3. Los ejemplos empleados por Argullol (el David de Miguel Ángel, La Gioconda de Leonardo) son signo de una concepción del bien cultural que oscila entre el fetiche y la excelencia. Con este último término entendemos el criterio de programación cultural basado en obras consolidadas sobre las que existe un consenso previo. Obviamente, la excelencia es fundamental para la divulgación y el mantenimiento financiero de las instituciones culturales. Pero no menos cierto es que la excelencia excluye del ámbito de lo cultural los espacios para una experimentación que, lejos de suscitar consensos, busca poner en crisis los discursos e imaginarios hegemónicos, suscitando preguntas, expectativas y deseos cuyo interés trasciende el del mero fetiche pseudo-turístico que suelen utilizar como señuelo los grandes eventos culturales. Sirva para ilustrar esta dicotomía el contraste entre el abrumador éxito de la exposición sobre Dalí organizada en 2013 por el MNCARS y la sistemática persecución institucional de centros de cultura experimental como el Patio Maravillas de Madrid.

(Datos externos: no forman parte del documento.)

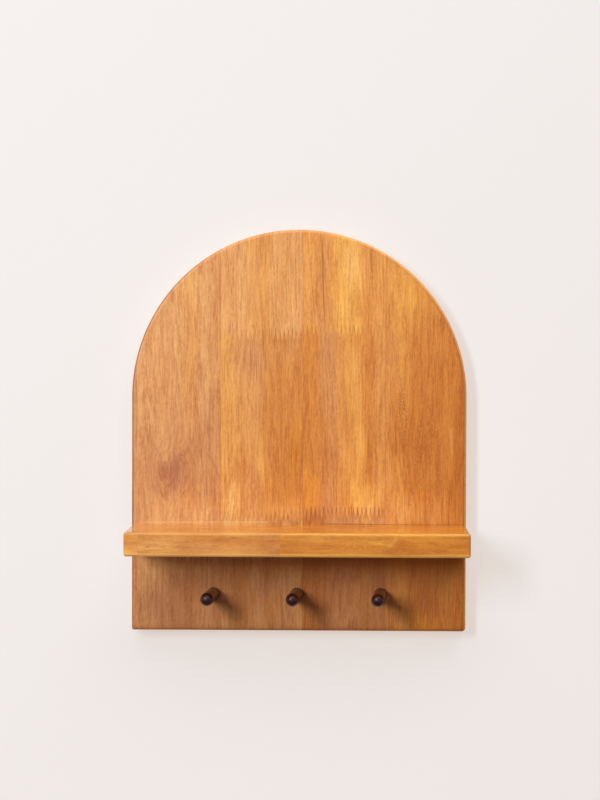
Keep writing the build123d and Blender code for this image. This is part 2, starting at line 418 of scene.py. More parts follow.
BOARD_TIMBERS = {
    "board_edge_strip": Timber(
        bands=((-150, ROSE), (-148, TOFFEE), (-144.5, HONEY)),
        patches=(Patch(AMBER, 0.6, (-148, -180), (8, 44)),),
        heart=(-60, 80),
    ),
    "board_left_stave": Timber(
        bands=((-144.5, HONEY), (-112, HONEY), (-96, AMBER), (-86, HONEY), (-70.5, TOFFEE)),
        patches=(
            Patch(PALE, 0.5, (-92, 98), (26, 30)),
            Patch(PALE, 0.6, (-105, 62), (11, 40)),
            Patch(TOFFEE, 0.5, (-90, 74), (8, 22)),
            Patch(TOFFEE, 0.6, (-122, 14), (20, 44)),
            Patch(ROSE, 0.8, (-96, -52), (48, 84)),
            Patch(ROSE, 0.8, (-134, -66), (20, 70)),
            Patch(PLUM, 0.25, (-124, -78), (24, 34)),
            Patch(PLUM, 0.3, (-108, -66), (28, 36)),
            Patch(PLUM, 0.7, (-112, -68), (15, 19)),
            Patch(ROSE, 0.6, (-79, -10), (8, 50)),
            Patch(HONEY, 0.4, (-105, -40), (9, 16)),
            Patch(HONEY, 0.9, (-100, -105), (44, 15)),
            Patch(PALE, 0.5, (-82, -104), (12, 12)),
            Patch(RUSSET, 0.6, (-110, -190), (75, 66)),
            # painted light in the shelf's shadow at its left end
            Patch(PALE, 0.75, (-112, -153), (50, 15)),
            Patch(BARK, 0.6, (-132.6, -173), (3, 4)),
        ),
        strokes=(
            Stroke(PLUM, 0.6, (-111, -84), (-109, -60), 0.5, 2.2),
            Stroke(PLUM, 0.5, (-92, -34), (-104, -70), -4, 1.8),
            Stroke(PLUM, 0.45, (-84, -48), (-70, -78), 2, 1.6),
            Stroke(PLUM, 0.3, (-130, -44), (-122, -74), 3, 1.6),
            Stroke(BARK, 0.5, (-98, -22), (-97.5, -40), 0, 0.8),
            Stroke(PALE, 0.8, (-144, -112.8), (-60, -112.4), 0, 1.1),
        ),
        knots=(((-112, -68), (26, 34)),),
        heart=(-108, 70),
        ring=3.8,
        wash=(1.03, 1.05, 1.03),
    ),
    "board_centre_left_top_block": Timber(
        bands=((-70.5, HONEY), (-50, HONEY), (-30, AMBER), (-22, HONEY), (3.5, HONEY)),
        patches=(
            Patch(ROSE, 0.6, (-53, 126), (9, 14)),
            Patch(STRAW, 0.5, (-44, 134), (7, 12)),
            Patch(AMBER, 0.5, (-12, 108), (12, 44)),
        ),
        strokes=(Stroke(BARK, 0.5, (-12, 106), (-11.5, 86), 0, 0.8),),
        joints=((-70.5, 55.5, 0.5),),
        heart=(-120, 60),
        ring=4.2,
        wash=(1.05, 1.04, 0.93),
    ),
    "board_centre_left_middle_block": Timber(
        bands=(
            (-70.5, AMBER), (-58, AMBER), (-48, TOFFEE), (-36, TOFFEE), (-29, COPPER), (3.5, COPPER),
        ),
        patches=(
            Patch(ROSE, 0.65, (-44, 36), (34, 34)),
            Patch(ROSE, 0.5, (-8, 44), (14, 20)),
            Patch(RUST, 0.85, (-6, -52), (22, 74)),
            Patch(EMBER, 0.6, (-2, -44), (12, 50)),
            Patch(CHESTNUT, 0.35, (-18, -66), (8, 16)),
            Patch(STRAW, 0.4, (-34, -48), (8, 30)),
            Patch(COPPER, 0.8, (-50, -62), (12, 24)),
            Patch(PALE, 0.95, (-61, -96), (12, 22)),
            Patch(AMBER, 0.7, (-14, -100), (34, 14)),
        ),
        joints=((-70.5, 55.5, 0.45), (-70.5, -108.5, 0.6)),
        heart=(60, 80),
        ring=3.1,
        wash=(1.1, 1.16, 1.06),
    ),
    "board_centre_left_bottom_block": Timber(
        bands=((-70.5, TOFFEE), (-50, COPPER), (-38, TOFFEE), (-24, COPPER), (-12, TOFFEE), (3.5, AMBER)),
        patches=(
            Patch(AMBER, 0.8, (-46, -114), (26, 12)),
            Patch(PALE, 0.8, (-61, -112), (12, 12)),
            Patch(CHESTNUT, 0.9, (-8, -112), (30, 9)),
            Patch(CHESTNUT, 0.35, (-58, -166), (16, 26)),
            Patch(ROSE, 0.8, (-26, -171), (26, 10)),
            Patch(AMBER, 0.7, (-5, -198), (9, 18)),
        ),
        strokes=(Stroke(PALE, 0.7, (-72, -112.4), (-24, -112.2), 0, 1.1),),
        joints=((-70.5, -108.5, 0.7),),
        heart=(10, 75),
        ring=3.5,
        wash=(1.02, 1.12, 1.22),
    ),
    "board_centre_right_top_block": Timber(
        bands=(
            (3.5, AMBER), (14, AMBER), (21, TOFFEE), (29, AMBER), (38, STRAW), (50, STRAW), (58, AMBER),
            (77.5, AMBER),
        ),
        patches=(
            Patch(PALE, 0.7, (46, 118), (14, 30)),
            Patch(AMBER, 0.5, (48, 78), (10, 24)),
            Patch(COPPER, 0.75, (61, 70), (11, 34)),
            Patch(ROSE, 0.4, (12, 76), (14, 20)),
        ),
        strokes=(
            Stroke(BARK, 0.75, (20.4, 143), (23.4, 60), -0.6, 1.1),
            Stroke(BARK, 0.4, (74.4, 128), (74.8, 62), 0.3, 0.9),
            Stroke(BARK, 0.35, (63, 132), (66, 86), 0.5, 0.9),
            Stroke(GOLD, 0.6, (34, 116), (35, 84), 0.5, 2.0),
        ),
        joints=((3.5, 60, 0.45),),
        heart=(150, 70),
        ring=4.4,
        wash=(1.1, 1.09, 0.92),
    ),
    "board_centre_right_middle_block": Timber(
        bands=(
            (3.5, COPPER), (15, COPPER), (22, ROSE), (31, ROSE), (35, TOFFEE), (45, AMBER), (54, AMBER),
            (62, COPPER), (70, TOFFEE), (77.5, TOFFEE),
        ),
        patches=(
            Patch(RUST, 0.6, (24, -40), (12, 60)),
            Patch(TOFFEE, 0.5, (40, -28), (9, 44)),
            Patch(COPPER, 0.5, (36, -74), (8, 24)),
            Patch(STRAW, 0.4, (54, -40), (10, 40)),
            Patch(GOLD, 0.7, (12, -82), (14, 30)),
            Patch(STRAW, 0.8, (57, -90), (18, 24)),
            Patch(PALE, 0.8, (60, -99), (16, 16)),
        ),
        strokes=(
            Stroke(PALE, 0.35, (46, 52), (55, -60), 1, 4.0),
            Stroke(BARK, 0.3, (48, -6), (49.5, -58), 0.5, 0.9),
            Stroke(BARK, 0.7, (47.4, -97), (47.6, -107), 0, 1.0),
        ),
        joints=((3.5, 60, 0.4), (3.5, -104, 0.75)),
        heart=(-60, 75),
        ring=3.3,
        wash=(1.11, 1.11, 0.87),
    ),
    "board_centre_right_bottom_block": Timber(
        bands=(
            (3.5, COPPER), (18, COPPER), (32, TOFFEE), (46, TOFFEE), (60, AMBER), (70, TOFFEE),
            (77.5, TOFFEE),
        ),
        patches=(
            Patch(CHESTNUT, 0.9, (10, -110), (22, 10)),
            Patch(STRAW, 0.6, (58, -110), (20, 8)),
            Patch(RUSSET, 0.5, (40, -163), (28, 8)),
            Patch(HONEY, 0.6, (40, -198), (28, 10)),
        ),
        # dark glue line with a painted contact shadow where the board meets the shelf top
        strokes=(Stroke(BARK, 0.7, (20, -113.7), (90, -114), 0, 1.0),),
        joints=((3.5, -104, 0.8),),
        heart=(120, 85),
        ring=3.9,
        wash=(0.93, 0.9, 0.9),
    ),
    "board_right_stave": Timber(
        bands=((77.5, TOFFEE), (92, AMBER), (103, COPPER), (130, COPPER), (142, RUST), (150, RUST)),
        patches=(
            Patch(STRAW, 0.6, (98, 92), (34, 44)),
            Patch(RUST, 0.85, (114, -20), (42, 84)),
            Patch(RUST, 0.6, (86, -30), (9, 60)),
            Patch(CHESTNUT, 0.75, (97, -36), (15, 52)),
            Patch(CHESTNUT, 0.4, (140, -60), (12, 60)),
            Patch(CHESTNUT, 0.3, (118, -46), (12, 50)),
            Patch(HONEY, 0.75, (92, -103), (26, 18)),
            Patch(TOFFEE, 0.7, (118, -104), (26, 14)),
            Patch(CHESTNUT, 0.5, (118, -192), (42, 22)),
            Patch(GOLD, 1.0, (114, -206), (20, 18)),
            Patch(AMBER, 0.5, (132, -172), (16, 24)),
        ),
        strokes=(
            Stroke(BARK, 0.6, (86, -20), (87.5, -52), 0, 0.9),
            Stroke(PALE, 0.5, (136, -26), (137, -52), 0, 1.4),
            Stroke(BARK, 0.5, (128.5, -92), (128, -114), 0, 0.9),
            # dark glue line with a painted contact shadow where the board meets the shelf top
            Stroke(BARK, 0.7, (66, -114), (158, -114), 0, 1.0),
        ),
        flecks=(
            (1.0, (93, -8), (8, 48)),
            (0.6, (92, 108), (14, 20)),
            (0.5, (112, -40), (30, 60)),
        ),
        heart=(125, 55),
        ring=2.9,
        wash=(1.07, 1.03, 0.8),
    ),
}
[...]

4. Por último, cabe advertir que reducir la experiencia estética a la lectura o la observación contemplativa y desinteresada supone una ignorancia negligente de la riqueza de experiencias culturales posibles en nuestra circunstancia histórica. La lectura que se acerca al texto con afán comparativo, privilegiando los aspectos formales y buscando variaciones a los grandes interrogantes de la humanidad no es la única estrategia de lectura válida. Tampoco lo es, en el otro extremo, la lectura adolescente (que busca la identificación con el relato) ni la inocente que persigue meramente la evasión. Pero todos estos niveles de acceso al texto son necesarios para que la lectura genere en un nivel simbólico y ficcional una transformación subjetiva y una comprensión ideológica no siempre accesible fuera de la ficción. Y de modo análogo, en lo que concierne al ámbito de la imagen, reivindicar la contemplación aurática de la obra de arte en la época de su reproductibilidad digital y de la implicación performativa del receptor resulta un arcaísmo ciego a las nuevas modalidades de disfrute y recepción activa.

En lugar de letanías nostálgicas por la imposibilidad de retornar a una modalidad histórica de cultura ligada a las condiciones sociales y tecnológicas de épocas pasadas, nuestros intelectuales deberían bregar por difundir entre el gran público la infinidad de manifestaciones, niveles de intensidad y de acceso a la experiencia cultural en la sociedad contemporánea. Al reincidir en el lamento despectivo nos arriesgamos no solo a que los ciudadanos rechacemos la cultura, sino sobre todo a que ignoremos el significado cultural de las vivencias, actividades y estrategias de comprensión que desempeñamos con alegría en nuestro entorno inmediato.